Simpson
Ainsley Walters, Staff Reporter
CHAMPION RIDER Trevor Simpson yesterday stole the show at Caymanas Park, booting home four winners, including a snappy hat-trick, to move five winners clear of challenger Brian Harding in the jockeys' standings.
The day's feature event, the 1800-metre Caymanas Track Limited (CTL) Claiming Series for $270,000-$170,000 claimers was convincingly won by trainer Delroy Waugh's JIG YOUNG, who notched his third win in less than a month at odds of 7-2, beating the 8-5 favourite BUTCHER MAN by 10 lengths.
However, the day clearly belonged to Simpson, who answered his critics in no uncertain manner, taking his tally to 78 winners, restricting Trinidadian Harding to 73 and a lone win on the 10-race card.
Simpson, who trailed Harding in the standings last Saturday but crept ahead with a three-timer on Wednesday, yesterday booted home the American debutant IMMANUEL AND KATIE (1-2) in the third, SPECIAL CAT (4-5) in the fourth and MY PLEASURE (8-5) in the sixth before crowning his four-timer with even-money favourite KAMIR, giving trainer Richard Azan the day's biggest purse, the $390,000 Overnight Allowance at 1200 metres.
Harding, who started the afternoon two winners behind Simpson, drew first blood in the second race, winning aboard 6-5 favourite JACK EM UP at 1100 metres but had no answer for Simpson's onslaught in the following three races.
BETTER RIDES
"He got the better rides today," Harding, a seven-time champion in Trinidad and Tobago said after finishing fourth with PRIOR PARK in the day's final race.
"I didn't get any good rides for the past two days. One day I'll get good rides," he added, pointing out there were 15 race days left in the year.
"We've still got two months to go," he said. "This is racing and anything can happen but he's the hometown favourite to win the championship.
"For me, if it comes, it comes. I'm just here to ride winners for my owner and trainer," he said, referring to the team of trainer Anthony Nunes and Barbadian owner Elias Haloute to whom he is contracted in Jamaica.
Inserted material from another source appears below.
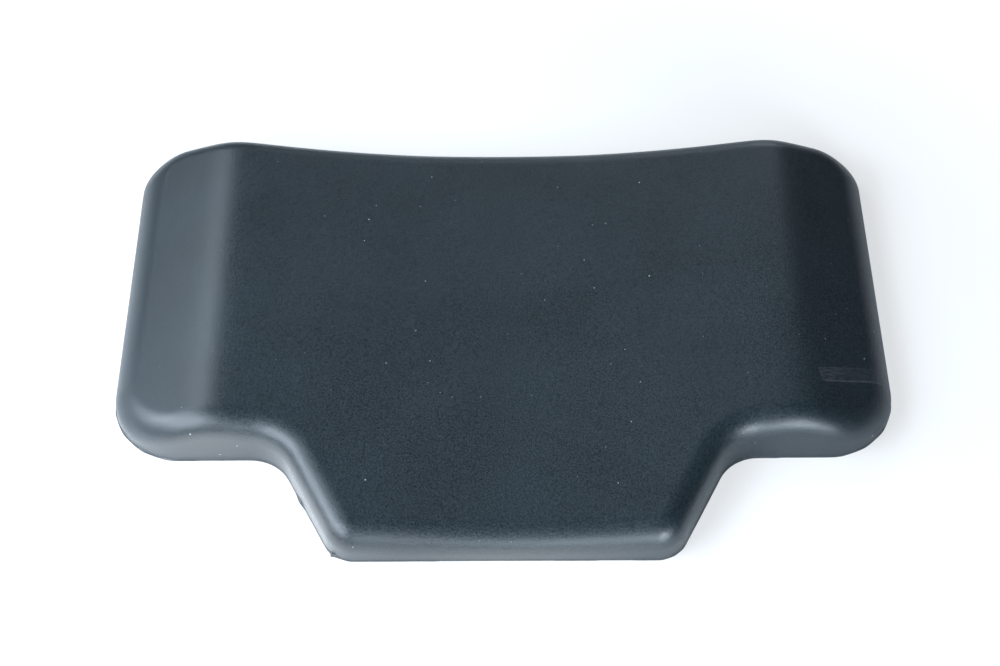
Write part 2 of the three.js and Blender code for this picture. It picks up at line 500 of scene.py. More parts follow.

Simpson who holds the record of most wins in a single season, 172, after he smashed George HoSang's 167 in 2003, is hunting his fourth straight and sixth overall jockeys' title at Caymanas Park.
The top jockey said he was not perturbed when Harding had slipped one win ahead last Saturday.
"I wasn't worried," he said. "My agent has been working hard and knows exactly where to tell the trainers to place their horses."
The champion jockey scoffed at Harding's claims of him getting the better rides for the past two days.
"What about all those horses he has been getting from (Gary) Subratie," he asked?
"He gets good rides too, Simpson hit back."
Azan was the day's leading trainer, completing a quick double with KAMIR in the ninth and RAGING STORM in the closing event.
KAMIR, Azan said, is almost back to himself after completing the 1200-metre distance in 1:13.3, galloping strongly in the stretch run to turn back Subratie's PRECOCIOUS MISS D, who lost second close to home to stablemate SPANISH SECRETS.
COMING BACK
"He's coming back, maybe 85 per cent of himself and ran a much better race today," he said of the 2004 Champion Two-Year-Old, who had finished a disappointing seventh in the 2000 Guineas in April and won his first race of the year yesterday after seven starts.
Azan disclosed that KAMIR's next outing will be the 1200-metre Red Stripe Caribbean Sprint Championship on Superstakes Day, Novermber 12, giving up on the rich Red Stripe Superstakes at 2000 metres.
"He has definitely shown now that he's most effective at six to six-and-a-half furlongs," said Azan. "We will take our chances in the sprint in which A KING IS BORN will be hard to beat but this is racing and anything can happen."